Most people stop drawing about the time they realize that what they are putting down on the paper looks nothing like the real thing – at around the age of eleven. That is when drawing becomes work. You are the lucky ones who pushed past that stage and can now enjoy it again. You are the ones who can bring art into a world that craves beauty. Yet not all of you are destined to be artists. Some of you have other, stronger loves and interests, skills I can only dream of having. You will spend your creativity in other ways. But that doesn’t mean art won’t play an important role in your lives.
Living artistically doesn’t have a set look. It might mean designing architecture, teaching a classroom of music students, running a restaurant or corporation, making furniture. A creative life doesn’t always wear a face you can recognize. Sometimes it goes incognito. Sometimes it means wearing sweatpants and driving a mini-van. But it is still a superpower.
Consider, if you would, the movie The Incredibles.

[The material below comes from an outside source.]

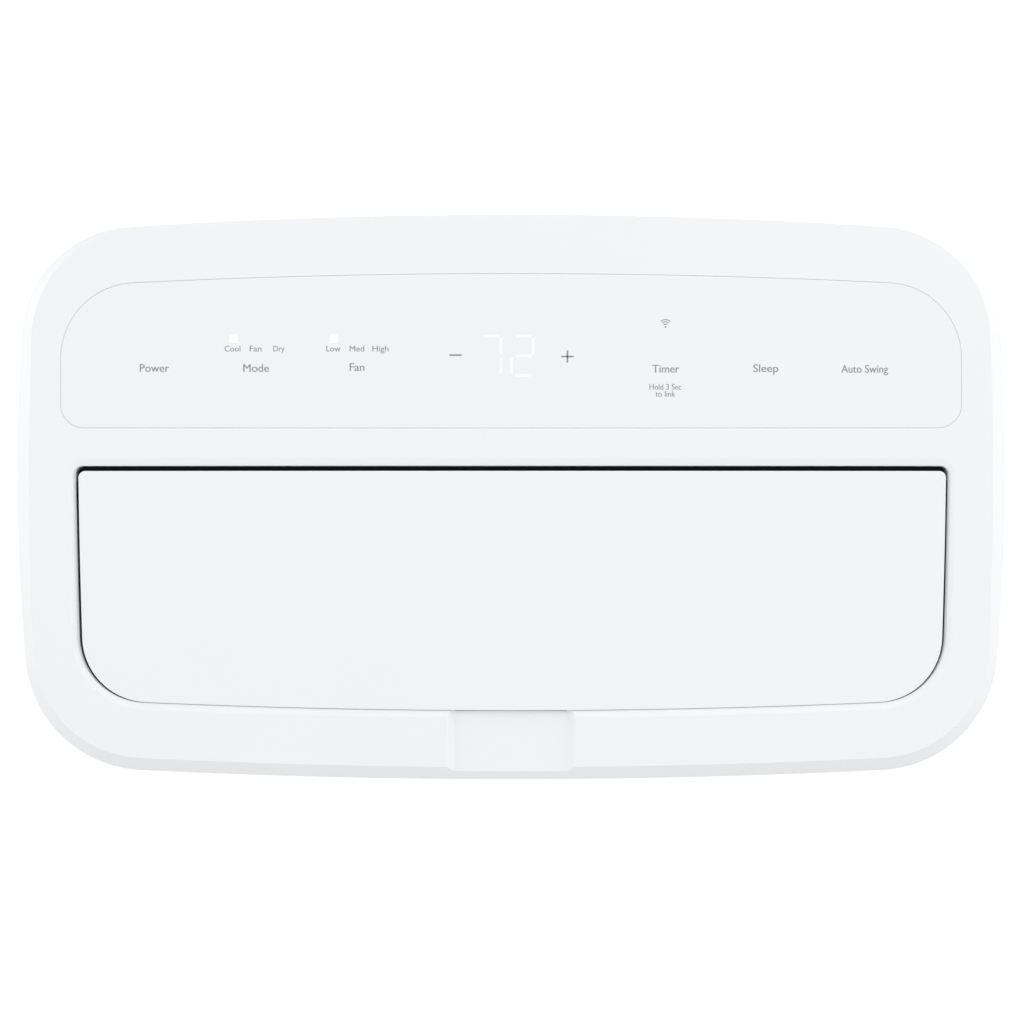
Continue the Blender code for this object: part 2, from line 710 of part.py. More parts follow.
def make_evaporator():
    """Two finned slabs in a roof shape over the blower, each with a drain channel under it."""
    sloped_slab("evaporator_front", (-0.2120, 0.1695), (-0.1769, 0.2578), 0.020, 0.203, ALUMINIUM)
    sloped_slab("evaporator_rear", (-0.0970, 0.1880), (-0.1540, 0.2540), 0.020, 0.203, ALUMINIUM)
    front_channel = [
        (-0.2290, 0.1780), (-0.2290, 0.1605), (-0.2064, 0.1605), (-0.1940, 0.1500), (-0.1920, 0.1520),
        (-0.1970, 0.1630), (-0.1970, 0.1710), (-0.1990, 0.1710), (-0.1995, 0.1630), (-0.2265, 0.1630),
        (-0.2265, 0.1780),
    ]
    plate("drain_channel_front", [front_channel], "X", -INNER_HALF_WIDTH, INNER_HALF_WIDTH, GREY_PLASTIC)
    rear_channel = [
        (-0.1140, 0.1840), (-0.1140, 0.1700), (-0.0820, 0.1700), (-0.0820, 0.1900), (-0.0840, 0.1900),
        (-0.0840, 0.1725), (-0.1120, 0.1725), (-0.1120, 0.1840),
    ]
    plate("drain_channel_rear", [rear_channel], "X", -INNER_HALF_WIDTH, INNER_HALF_WIDTH, GREY_PLASTIC)


def make_scroll():
    """The curved guide behind and under the blower, from the rear channel to the lower lip of the frame."""
    steps = 14
    path = [(-0.1120, 0.1685)]
    for k in range(steps + 1):
        share = k / steps
        angle = math.radians(42 - 152 * share)
        radius = 0.046 + 0.014 * share
        path.append((BLOWER_Y + radius * math.cos(angle), BLOWER_Z + radius * math.sin(angle)))
    path.append((FRAME_BACK_Y + 0.0004, 0.0412))
    folded_sheet("blower_scroll", path, "X", -INNER_HALF_WIDTH, INNER_HALF_WIDTH, 0.002, GREY_PLASTIC)


def make_duct_ends():
    """The plates that close the duct at both ends and carry the blower and the coils."""
    back = FRAME_BACK_Y + 0.0005
    outline = [
        (back, 0.0360), (-0.1500, 0.0360), (-0.1000, 0.0560), (-0.0805, 0.1100), (-0.0805, 0.1950), (-0.1440, 0.2680),
        (-0.1900, 0.2680), (-0.2295, 0.1800), (-0.2295, 0.1588), (back, 0.1588),
    ]
    hole = circle((BLOWER_Y, BLOWER_Z), BEARING_RADIUS + GAP, 20)
    low, high = DUCT_END_X
    plate("duct_end_left", [outline, hole], "X", -high, -low, GREY_PLASTIC)
    plate("duct_end_right", [outline, hole], "X", low, high, GREY_PLASTIC)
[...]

I adore animation. I appreciate the time it takes, even now with improved technology and CGI - computer generated images. I love the attention to detail, the little things the audience doesn’t notice consciously, but that would seem off if they weren’t just so. The backdrops, the mannerisms, all of that. It takes years and millions of dollars to make a film like The Incredibles. The Incredibles #2 is soon to be released, and I can hardly wait! But what I love most about The Incredibles isn’t the animation; it’s how real the characters are. They are flawed. They are normal despite their amazing super powers. They are human and make mistakes, just like all of us. They also want to be their best selves. That is their main motivation. It isn’t showing off, or making the world sit up and take notice that drives them, even though they might enjoy the limelight. Craving the limelight for its own sake is the trait of super villains. Heroes just want to do what they are good at, to live honorably and make the world a better place. That can be done – and is – everyday by countless individuals just going about their lives.

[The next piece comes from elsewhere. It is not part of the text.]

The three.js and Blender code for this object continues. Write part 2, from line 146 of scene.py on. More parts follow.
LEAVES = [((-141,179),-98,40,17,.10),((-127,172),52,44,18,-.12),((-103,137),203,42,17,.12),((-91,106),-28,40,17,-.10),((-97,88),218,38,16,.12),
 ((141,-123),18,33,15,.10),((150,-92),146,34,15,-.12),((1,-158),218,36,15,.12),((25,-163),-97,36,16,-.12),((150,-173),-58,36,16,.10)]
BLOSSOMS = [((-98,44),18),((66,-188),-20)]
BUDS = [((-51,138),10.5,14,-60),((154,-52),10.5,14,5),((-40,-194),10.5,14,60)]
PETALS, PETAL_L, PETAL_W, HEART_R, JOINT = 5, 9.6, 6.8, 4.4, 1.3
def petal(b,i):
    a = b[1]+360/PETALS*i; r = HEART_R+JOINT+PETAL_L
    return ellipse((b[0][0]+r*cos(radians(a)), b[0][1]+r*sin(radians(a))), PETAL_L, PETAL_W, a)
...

I love the scenes where Mr. Incredible - aka Bob Parr - is sitting at his desk, shoulders hunched, endlessly bored and overly capable, nearly broken. It’s not that he can’t help people in that capacity – he proves he can with his sympathy toward a weepy, older lady who he assists with an insurance claim. But he is unhappy because he isn’t being all that he can be in that job. We see that he doesn’t fully come to life until he is back to doing what he loves: hero work. And even then, while he’s sneaking around, doing it on the sly so that his wife, Helen - aka ElastaGirl - won’t know what he’s up to, he is unfulfilled because he isn’t being fully honorable. She, on the other hand, has been doing hero work all along – spoiler alert – as we’ll find out in the sequel when Bob has his turn staying home being the full-time parent.
I am a parent myself – to five wonderful & talented children. For much of their lives, I was their hero, and maybe for some I still am. Along with writing and making art, they are my passion. For years they were my top priority – and still are, though it is a little less time consuming with only our bonus baby left at home. But remember that little poem I wrote about not being idle? Well, with five kids there isn’t much time for being idle… or anything else for that matter. So, I haven’t always been what you would call a “producing artist”.
At times, I admit, I chafed at not having enough time to pursue my art while raising children, not fully recognizing the opportunity they gave me to share it in new and creative ways. You see - living an honorable life isn’t dependent on circumstances; it is what you do despite them. It wasn’t Mr. Incredible that was a hero to that old woman, it was Bob Parr. And in my case, in passing my love for the arts along to my children my gift has been multiplied many times over, and in a variety of ways that wouldn’t have been possible had I just kept it for myself. Two of my kids went on to be theater majors; our son intends to pursue voice and stage acting, while our eldest turned her love of language into a career in marketing consultation, and is developing a book of her comic strips. Another daughter graduates this weekend a full-fledged pastry chef. Our fourth child let her fascination with neuroscience take precedence – much to her scientist father’s delight – yet writes some of the deepest, most eloquent poetry I’ve ever read. Our youngest is still an unknown quantity, but I am confident that art has, and will continue to enrich her life.
As time allowed, I returned to making art and writing, and in retrospect realized that living an authentic, honorable life doesn’t always mean it turns out exactly as we envision it. It might be smaller. It might appear unnoticeable, but it is in the everyday details - the work that is involved - that the most important part of life plays out. We can become Super Uses when we live honorable lives. We can endow the everyday with greatness and make it sublime when we give it our best, regardless of our circumstances, with or without accolades or recognition. We can be incredible. You can be incredible. It’s a decision.
Today you are being honored not only for your outstanding abilities in art, but for your efforts to attain the highest standards in art scholarship, character, and service. Such honor may be bestowed, thrown over your shoulders like a mantle - a varsity jacket, a medal, a certificate of accomplishment, a grade, an induction into the National Art Honor Society, even an election to be class speaker – but can only become part of your character with your consent and participation. Honor takes effort. To live honorably is to live without worrying about how you are perceived, to not dwell on mistakes and imperfections, but to strive to give your best. When we give our best, it speaks volumes.
I hope that you will always give your best. The world needs your best. The world needs heroes. Heroes like Mr. Britton... and your teachers, parents and supporting adults.
So let’s give all of them a round of applause.